Retainage: The Money Sitting on the Table

Here’s where the real ROI lives. Retainage [typically 5 to 10 percent of contract value] is released when the owner accepts your closeout deliverables. On a $20 million project, that’s $1,000,000 to $2,000,000 held back until you hand over a complete package.

When closeout drags on for weeks or months because you’re hunting down a missing fire damper inspection report or a roofing warranty that has the wrong substantial completion date, that retainage sits idle. Your company carries the cost of financing that gap. At current interest rates, a 60-day delay on $1,000,000 in retainage costs a typical GC roughly $13,000 to $20,000 in carrying costs alone (to say nothing of the cash flow strain).

Closeout software doesn’t just speed up the process. It makes it predictable. You can see exactly which subs are outstanding, which documents are incomplete, and where the bottlenecks are – weeks before substantial completion, not weeks after.

The Liability You Don’t See Until You Do

Manual closeout processes are prone to gaps. A warranty that was “definitely emailed” but never saved. An O&M manual for the wrong model number that slipped through because nobody cross-referenced the submittal. A training session that happened but was never documented.

These gaps are invisible… until they’re not. When an owner calls two years later because a rooftop unit failed and they can’t find the warranty, the cost isn’t just the time spent digging through old emails. It’s the potential exposure if the documentation was never collected in the first place.

Closeout software creates an auditable record of what was requested, what was received, and what was approved. That’s not just organization – it’s risk mitigation with a paper trail.

The Opportunity Cost of Your Best People

Perhaps the most underappreciated cost of manual closeout is what your project managers aren’t doing while they’re buried in document collection. Your most experienced PMs are your highest-value resource. Every hour they spend formatting a binder or sending follow-up emails to a drywall sub is an hour they’re not spending on preconstruction for the next project, managing active field issues, or building client relationships.

Closeout is necessary work, but it doesn’t require senior-level judgment for most of the process. Software handles the systematic parts — tracking, reminding, organizing, compiling — and frees your PMs to focus on the parts that actually need their expertise.

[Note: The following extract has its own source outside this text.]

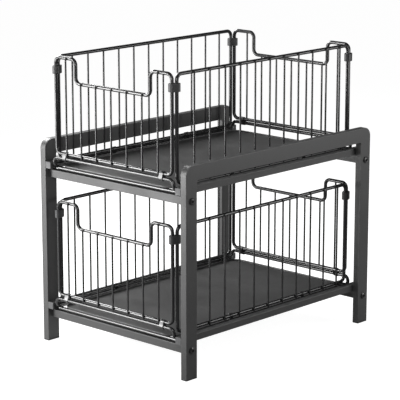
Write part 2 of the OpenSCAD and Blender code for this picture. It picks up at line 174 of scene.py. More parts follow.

“But Our Process Works Fine”

Maybe it does on the projects that go smoothly. The question is what happens on the projects that don’t. The ones where:

  • A key sub goes unresponsive.
  • The owner’s rep is meticulous about spec section formatting.
  • You’re managing closeout on three projects simultaneously.

Manual processes don’t scale. They depend on individual PMs remembering to follow up, maintaining their own tracking spreadsheets, and having the bandwidth to stay on top of it. When things get busy (and they always get busy), closeout is the first thing that slides.

The ROI of closeout software isn’t just about doing the same thing faster. It’s about making closeout a reliable, repeatable process that doesn’t depend on any one person’s bandwidth or organizational habits.

Running the Numbers

For a general contractor completing 10 to 20 projects per year, the math looks something like this:

  • Labor savings from reduced closeout time: $30,000 to $80,000 annually.
  • Accelerated retainage recovery across your portfolio: $50,000 to $150,000 in reduced carrying costs.
  • Reduced risk exposure from documentation gaps: difficult to quantify, but potentially significant on even a single claim.

Against a typical software cost in the mid-four to low-five figures, the payback period is measured in weeks, not months.

The Bottom Line

Nobody got into construction project management because they love assembling binders. Manual closeout persists not because it works well, but because it’s familiar. The teams that adopt closeout software don’t just save time: they close out projects faster, release retainage sooner, reduce their risk profile, and free their best people to focus on higher-value work.

The question isn’t whether you can afford closeout software. It’s whether you can afford to keep doing it the hard way.